====== Data lines ======

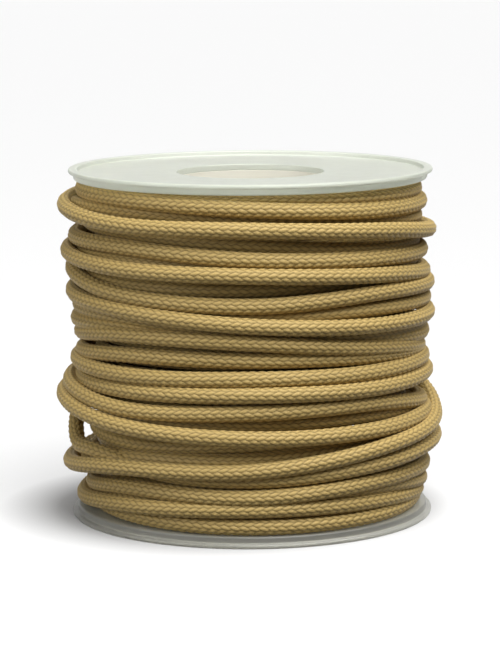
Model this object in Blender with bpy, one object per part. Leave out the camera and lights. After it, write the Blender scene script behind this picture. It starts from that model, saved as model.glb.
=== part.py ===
"""Paracord wound on a clear plastic spool.

Blender script: metres, +Z up, the spool's axis on Z and its lower flange standing on z = 0.
The front of the winding faces -Y. Sizes below are in millimetres.
"""

from math import cos, degrees, pi, radians, sin

import bmesh
import bpy
import numpy as np
from mathutils import Vector

MM = 0.001

# The spool: two flanges on a short tube.
FLANGE_RADIUS = 35.0
SPOOL_HEIGHT = 67.1
RIM_HEIGHT = 2.05
RIM_WIDTH = 1.75
LIP_WIDTH = 1.0
LIP_HEIGHT = 0.8
RIM_ROUNDING = 0.3
WEB_RECESS = 0.85
BORE_RADIUS = 14.1
CORE_WALL = 1.5
FIT_GAP = 0.3

# The cord, and the packed layers that fill the spool under its last two layers.
CORD_RADIUS = 1.5
PACKED_RADIUS = 31.0

# How finely the round shapes are stepped.
SECTIONS_ROUND = 48
ROUNDING_STEPS = 3
ROWS_UP_WINDING = 100

# One row for each turn. Angles go round the spool from the front (0) to the right (90).
# "up" columns are heights of the cord's middle, "out" columns its distances from the axis.
TURN_COLUMNS = (
    "up left", "up left front", "up front", "up right front", "up right", "up back",
    "out left", "out front", "out right", "out back",
)
UP_ANGLES = {"left": -86, "left front": -45, "front": 0, "right front": 45, "right": 86, "back": 180}

OUTER_TURNS = {
    "top turn":         (63.4, 63.4, 63.4, 63.4, 63.2, 63.3, 30.5, 30.6, 31.5, 31.8),
    "under the flange": (63.4, 63.3, 62.4, 61.1, 60.7, 62.2, 32.2, 33.0, 32.5, 33.6),
    "high loop":        (60.4, 59.0, 58.8, 57.5, 55.3, 56.2, 35.7, 34.6, 34.3, 33.6),
    "third":            (54.4, 54.7, 53.3, 52.2, 51.4, 52.8, 33.7, 33.5, 32.7, 34.0),
    "fourth":           (51.6, 50.8, 50.5, 49.2, 47.4, 49.4, 35.2, 34.8, 33.2, 33.2),
    "fifth":            (48.2, 45.8, 44.8, 45.9, 45.1, 46.0, 34.3, 33.4, 34.0, 34.2),
    "sixth":            (43.8, 43.0, 41.3, 39.9, 39.4, 39.5, 34.3, 34.4, 34.1, 33.4),
    "seventh":          (38.3, 39.4, 38.2, 36.8, 35.5, 36.4, 33.4, 30.4, 33.0, 33.9),
    "eighth":           (35.8, 38.2, 38.0, 35.5, 33.0, 33.5, 32.8, 33.2, 32.3, 32.8),
    "ninth":            (32.2, 33.9, 34.1, 33.6, 32.4, 30.8, 32.6, 31.9, 32.3, 33.7),
    "tenth":            (30.6, 30.9, 31.6, 31.2, 30.8, 28.5, 33.6, 33.2, 33.1, 33.0),
    "eleventh":         (27.4, 28.1, 29.1, 28.2, 28.0, 26.3, 32.7, 34.2, 33.8, 34.8),
    "twelfth":          (26.2, 24.5, 25.1, 25.1, 22.2, 22.8, 35.1, 33.5, 32.7, 33.2),
    "low loop":         (23.8, 21.6, 20.5, 20.3, 20.4, 15.0, 36.4, 34.6, 33.7, 33.6),
    "crossing turn":    (10.4, 13.4, 14.3, 17.1, 19.5, 21.8, 35.3, 34.0, 35.6, 33.2),
    "slack turn":       (17.0, 13.6, 11.6, 13.9, 15.1, 10.4, 34.2, 33.0, 35.5, 33.6),
    "third from last":  (6.3, 9.1, 9.2, 10.4, 9.8, 7.1, 30.9, 33.2, 33.3, 33.3),
    "second from last": (3.9, 5.9, 6.7, 6.4, 4.6, 4.0, 32.7, 33.0, 32.1, 32.8),
    "bottom turn":      (3.65, 3.65, 3.65, 3.65, 3.65, 3.65, 30.0, 32.5, 31.5, 31.0),
}

# Where a turn swings further than the columns say: its angle, height and distance out.
OUTER_SWINGS = {
    "crossing turn": ((118, 23.9, 35.0), (140, 24.2, 33.8)),
    "slack turn": (
        (-135, 20.9, 33.2), (-108, 20.4, 34.0), (-80, 15.3, 34.2),
        (-62, 14.8, 33.4), (-50, 14.1, 32.4), (-25, 12.4, 31.7),
    ),
}

# The layer below, where it shows between the outer turns.
INNER_TURNS = {
    "below the top":    (60.6, 61.1, 60.1, 59.1, 57.9, 59.6, 33.4, 31.4, 32.5, 32.4),
    "below high loop":  (57.2, 56.9, 55.6, 53.8, 53.1, 54.9, 31.0, 31.0, 31.2, 31.6),
    "below third":      (51.3, 52.0, 51.1, 50.4, 49.7, 48.2, 32.5, 31.2, 31.0, 31.2),
    "below fourth":     (47.8, 47.3, 47.3, 47.4, 44.6, 43.5, 31.8, 31.5, 31.2, 32.0),
    "below fifth":      (43.0, 42.2, 42.4, 42.8, 42.1, 42.8, 31.2, 31.6, 33.4, 33.5),
    "below sixth":      (41.1, 41.3, 38.8, 37.8, 37.0, 34.6, 33.1, 31.2, 31.0, 31.2),
    "below tenth":      (31.0, 29.8, 29.4, 29.6, 29.1, 24.6, 31.0, 31.0, 31.0, 31.6),
    "below twelfth":    (23.4, 22.8, 22.5, 22.5, 21.4, 18.7, 30.5, 31.6, 31.7, 32.0),
    "deep slack turn":  (17.2, 17.0, 18.1, 18.7, 17.5, 17.1, 29.5, 30.8, 31.0, 31.2),
    "deep crossing":    (14.4, 14.7, 15.8, 17.3, 16.1, 12.6, 29.8, 31.2, 31.0, 31.8),
    "below slack turn": (5.6, 6.6, 7.4, 8.8, 6.6, 5.7, 30.0, 31.0, 32.8, 31.6),
}


def material(name, colour, roughness, transmission=0.0):
    finish = bpy.data.materials.new(name)
    finish.use_nodes = True
    shader = finish.node_tree.nodes["Principled BSDF"]
    shader.inputs["Base Color"].default_value = (*colour, 1.0)
    shader.inputs["Roughness"].default_value = roughness
    shader.inputs["Metallic"].default_value = 0.0
    shader.inputs["Transmission Weight"].default_value = transmission
    return finish


def rounded_corner(before, corner, after, radius):
    """Points of a round of this radius at a square corner of an outline."""
    start = Vector(corner) + (Vector(before) - Vector(corner)).normalized() * radius
    end = Vector(corner) + (Vector(after) - Vector(corner)).normalized() * radius
    centre = start + end - Vector(corner)
    steps = [pi / 2 * step / ROUNDING_STEPS for step in range(ROUNDING_STEPS + 1)]
    return [tuple(centre + (start - centre) * cos(a) + (end - centre) * sin(a)) for a in steps]


def spun(outline):
    """A bmesh of a closed outline of (distance out, height) points, spun about Z."""
    mesh = bmesh.new()
    corners = [mesh.verts.new((out * MM, 0.0, up * MM)) for out, up in outline]
    edges = [mesh.edges.new((a, b)) for a, b in zip(corners, corners[1:] + corners[:1])]
    bmesh.ops.spin(
        mesh, geom=corners + edges, cent=(0, 0, 0), axis=(0, 0, 1),
        angle=2 * pi, steps=SECTIONS_ROUND, use_merge=True,
    )
    return mesh


def add_object(name, mesh, finish):
    bmesh.ops.remove_doubles(mesh, verts=mesh.verts, dist=0.01 * MM)
    bmesh.ops.recalc_face_normals(mesh, faces=mesh.faces)
    data = bpy.data.meshes.new(name)
    mesh.to_mesh(data)
    mesh.free()
    data.shade_smooth()
    data.set_sharp_from_angle(angle=radians(40))
    data.materials.append(finish)
    piece = bpy.data.objects.new(name, data)
    bpy.context.scene.collection.objects.link(piece)
    return piece


def flange_outline(outer_face, inner_face):
    """Half section of a flange: a flat inner face, a rim round a sunk web, and a thin lip."""
    inward = 1 if inner_face > outer_face else -1
    web_face = outer_face + inward * WEB_RECESS
    lip_face = outer_face + inward * LIP_HEIGHT
    bore = (BORE_RADIUS, inner_face)
    body_edge = (FLANGE_RADIUS - LIP_WIDTH, inner_face)
    under_lip = (FLANGE_RADIUS - LIP_WIDTH, lip_face)
    lip_in, lip_out = (FLANGE_RADIUS, lip_face), (FLANGE_RADIUS, outer_face)
    rim_top = (FLANGE_RADIUS - RIM_WIDTH, outer_face)
    return [
        bore,
        *rounded_corner(bore, body_edge, under_lip, RIM_ROUNDING),
        under_lip,
        *rounded_corner(under_lip, lip_in, lip_out, RIM_ROUNDING),
        *rounded_corner(lip_in, lip_out, rim_top, RIM_ROUNDING),
        rim_top,
        (FLANGE_RADIUS - RIM_WIDTH, web_face),
        (BORE_RADIUS, web_face),
    ]


def smooth(at, knots, values):
    """A smooth curve through the values at these knots, read at one place or at many."""
    slopes = np.gradient(values, knots)
    low = np.clip(np.searchsorted(knots, at) - 1, 0, len(knots) - 2)
    span = knots[low + 1] - knots[low]
    t = (at - knots[low]) / span
    return (
        (2 * t**3 - 3 * t**2 + 1) * values[low]
        + (t**3 - 2 * t**2 + t) * span * slopes[low]
        + (3 * t**2 - 2 * t**3) * values[low + 1]
        + (t**3 - t**2) * span * slopes[low + 1]
    )


def route(turns, swings):
    """The cord through all its turns: knots of angle with height, and of angle with distance."""
    heights, distances = [], []
    for number, (name, row) in enumerate(turns.items()):
        extra = swings.get(name, ())
        for column, value in zip(TURN_COLUMNS, row):
            way, place = column.split(" ", 1)
            points = heights if way == "up" else distances
            points.append((UP_ANGLES[place] + 360 * number, value))
        heights += [(angle + 360 * number, up) for angle, up, out in extra]
        distances += [(angle + 360 * number, out) for angle, up, out in extra]
    return [np.array(sorted(points), float).T for points in (heights, distances)]


def winding_reach(angle, heights, routes):
    """How far out the wound cord reaches at these heights, in one direction from the axis."""
    reach = np.full(len(heights), PACKED_RADIUS)
    for ups, outs in routes:
        first, last = ups[0][0], ups[0][-1]
        turns = np.arange(angle - 360, last + 1, 360)
        turns = turns[(turns >= first) & (turns <= last)]
        for up, out in zip(smooth(turns, *ups), smooth(turns, *outs)):
            inside = np.clip(CORD_RADIUS**2 - (heights - up) ** 2, 0, None)
            reach = np.where(inside > 0, np.maximum(reach, out + np.sqrt(inside)), reach)
    return reach


def add_winding(finish):
    """The wound cord: a drum whose wall is pressed out to the turns of the two outer layers."""
    inner = BORE_RADIUS + CORE_WALL + FIT_GAP
    low = RIM_HEIGHT + FIT_GAP
    high = SPOOL_HEIGHT - RIM_HEIGHT - FIT_GAP
    rows = np.linspace(low, high, ROWS_UP_WINDING)
    wall = [(PACKED_RADIUS, up) for up in rows]
    mesh = spun([(inner, low), *wall, (inner, high)])
    routes = [route(OUTER_TURNS, OUTER_SWINGS), route(INNER_TURNS, {})]
    reach_at = {}
    for corner in mesh.verts:
        x, y, z = corner.co / MM
        if Vector((x, y)).length < (inner + PACKED_RADIUS) / 2:
            continue
        angle = round(degrees(np.arctan2(x, -y)), 3)
        if angle not in reach_at:
            reach_at[angle] = winding_reach(angle, rows, routes)
        row = round((z - low) / (high - low) * (ROWS_UP_WINDING - 1))
        corner.co.xy *= reach_at[angle][row] / PACKED_RADIUS
    return add_object("cord_winding", mesh, finish)


for old in list(bpy.data.objects):
    bpy.data.objects.remove(old, do_unlink=True)

clear_plastic = material("clear plastic", (0.80, 0.83, 0.78), 0.30, transmission=0.7)
braided_cord = material("braided cord", (0.55, 0.39, 0.15), 0.85)

top_inner_face = SPOOL_HEIGHT - RIM_HEIGHT
core_low = RIM_HEIGHT + FIT_GAP
core_high = top_inner_face - FIT_GAP
core_radius = BORE_RADIUS + CORE_WALL

add_object("flange_bottom", spun(flange_outline(0.0, RIM_HEIGHT)), clear_plastic)
add_object("flange_top", spun(flange_outline(SPOOL_HEIGHT, top_inner_face)), clear_plastic)
add_object(
    "core_tube",
    spun([(BORE_RADIUS, core_low), (core_radius, core_low), (core_radius, core_high), (BORE_RADIUS, core_high)]),
    clear_plastic,
)
add_winding(braided_cord)
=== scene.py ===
"""Golden tan paracord wound on a clear plastic spool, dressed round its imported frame.

Sizes of the spool and the cord are millimetres until a mesh is made. Those of the floor and the
lamps are metres. The spool's axis is Z, its lower flange stands on z = 0, and the front of the
winding faces -Y.
"""

from math import cos, pi, radians, sin

import bmesh
import bpy
import numpy as np
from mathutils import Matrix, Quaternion, Vector


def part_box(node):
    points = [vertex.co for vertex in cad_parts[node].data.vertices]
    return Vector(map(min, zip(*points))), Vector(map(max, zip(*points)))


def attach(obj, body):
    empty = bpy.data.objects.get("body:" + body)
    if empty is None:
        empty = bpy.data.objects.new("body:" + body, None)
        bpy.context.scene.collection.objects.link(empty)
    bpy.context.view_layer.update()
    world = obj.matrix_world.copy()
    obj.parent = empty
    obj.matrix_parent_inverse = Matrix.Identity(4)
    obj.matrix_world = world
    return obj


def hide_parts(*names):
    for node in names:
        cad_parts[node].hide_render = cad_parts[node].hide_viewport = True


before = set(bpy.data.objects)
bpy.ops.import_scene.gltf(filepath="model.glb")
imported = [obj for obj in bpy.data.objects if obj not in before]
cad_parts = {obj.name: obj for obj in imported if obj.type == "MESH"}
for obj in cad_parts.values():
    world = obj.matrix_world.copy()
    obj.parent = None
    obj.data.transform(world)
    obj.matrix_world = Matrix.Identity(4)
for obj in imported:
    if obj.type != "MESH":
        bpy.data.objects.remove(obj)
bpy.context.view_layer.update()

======

#### Do this:
From the line that contains "obj.matrix_world = world" down to the last line of the listing above, repeat each line exactly, and include nothing else.

#### Finished task:
    obj.matrix_world = world
    return obj


def hide_parts(*names):
    for node in names:
        cad_parts[node].hide_render = cad_parts[node].hide_viewport = True


before = set(bpy.data.objects)
bpy.ops.import_scene.gltf(filepath="model.glb")
imported = [obj for obj in bpy.data.objects if obj not in before]
cad_parts = {obj.name: obj for obj in imported if obj.type == "MESH"}
for obj in cad_parts.values():
    world = obj.matrix_world.copy()
    obj.parent = None
    obj.data.transform(world)
    obj.matrix_world = Matrix.Identity(4)
for obj in imported:
    if obj.type != "MESH":
        bpy.data.objects.remove(obj)
bpy.context.view_layer.update()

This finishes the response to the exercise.